MELLOY, Circuit Judge.

Appellant Kennedy C. Scott appeals the district court’s grant of summary judgment in his Title VII action. Appellee, the Federal Reserve Bank of Kansas City (the “Bank”), moves to dismiss the appeal for lack of jurisdiction because the notice of appeal was filed fifty-five days after the judgment was entered. Under Fed. R. of App. P. 4(a)(1)(A) a Notice of Appeal “must be filed with the district clerk within 30 days after the judgment or order appealed from is entered.” However, a party has sixty days to file a Notice of Appeal from the date of judgment or order when the United States government, its officer, or agency is a party. Fed. R.App. P. 4(a)(1)(B). We now hold that the Federal Reserve Bank of Kansas City is not an agency of the federal government for purposes of Fed. R.App. P. 4(a)(1)(B), and accordingly dismiss the appeal as untimely.

I.

Scott alleges discrimination by various Bank employees on the basis of race. The district court dismissed the employees from the action, and, upon the Bank’s motion, granted summary judgment on March 12, 2004. It is undisputed that Scott filed a Notice of Appeal fifty-five days after the entry of judgment. The Notice, therefore, was not filed within thirty days of the entry of judgment as required by Fed. R.App. P. 4(a)(1)(A).

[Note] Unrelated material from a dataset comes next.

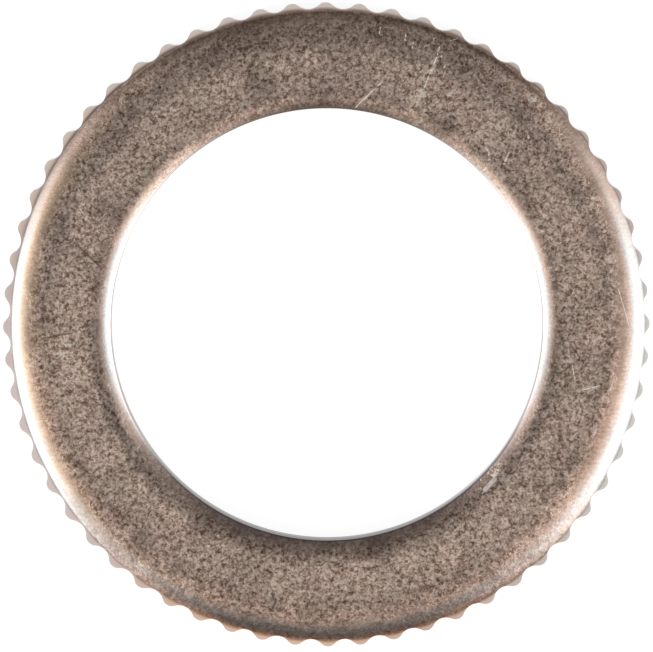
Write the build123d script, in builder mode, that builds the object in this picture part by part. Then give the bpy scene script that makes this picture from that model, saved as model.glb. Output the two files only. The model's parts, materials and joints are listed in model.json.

Scott argues that the Bank is a federal agency because it is a federally created instrumentality that is exempt from state taxation. He also argues that it is an integral part of the Federal Reserve system, that it is the fiscal agent and depository for the United States, and that it is the operating arm of the Federal Reserve Board of Governors. Moreover, Scott asserts that the Bank meets the definition of “agency” in 28 U.S.C. §§ 451 and 2671. Scott also points out that the Missouri Commission on Human Rights determined it lacked jurisdiction to investigate complaints because the Bank was a part of the federal government.

The Bank argues that it is not a federal agency for purposes of Rule 4 because Federal Reserve Banks are distinct from the Board of Governors, owned by commercial banks, and directly supervised in their daily operations by separate boards of directors — not the federal government. Further, the Bank states that Federal Reserve Bank employees are not considered federal employees, officials, or representatives for purposes of 12 U.S.C. § 341. The Bank also contends, inter alia, that the plain language of 28 U.S.C. § 451 and relevant case law state that Federal Reserve Banks are not federal agencies.

II.

“Agency” is not defined in Fed. R.App. P. 4. Since agency is not defined under that Rule, we look to a broader definition in Title 28, under which Rule 4 falls. The applicable definition, found in 28 U.S.C. § 451, states that “[t]he term ‘agency’ includes any department, independent establishment, commission, administration, authority, board or bureau of the United States or any corporation in which the United States has a proprietary interest, unless the context shows that such term was intended to be used in a more limited sense.” We address first whether the Federal Reserve Bank falls under any of these terms.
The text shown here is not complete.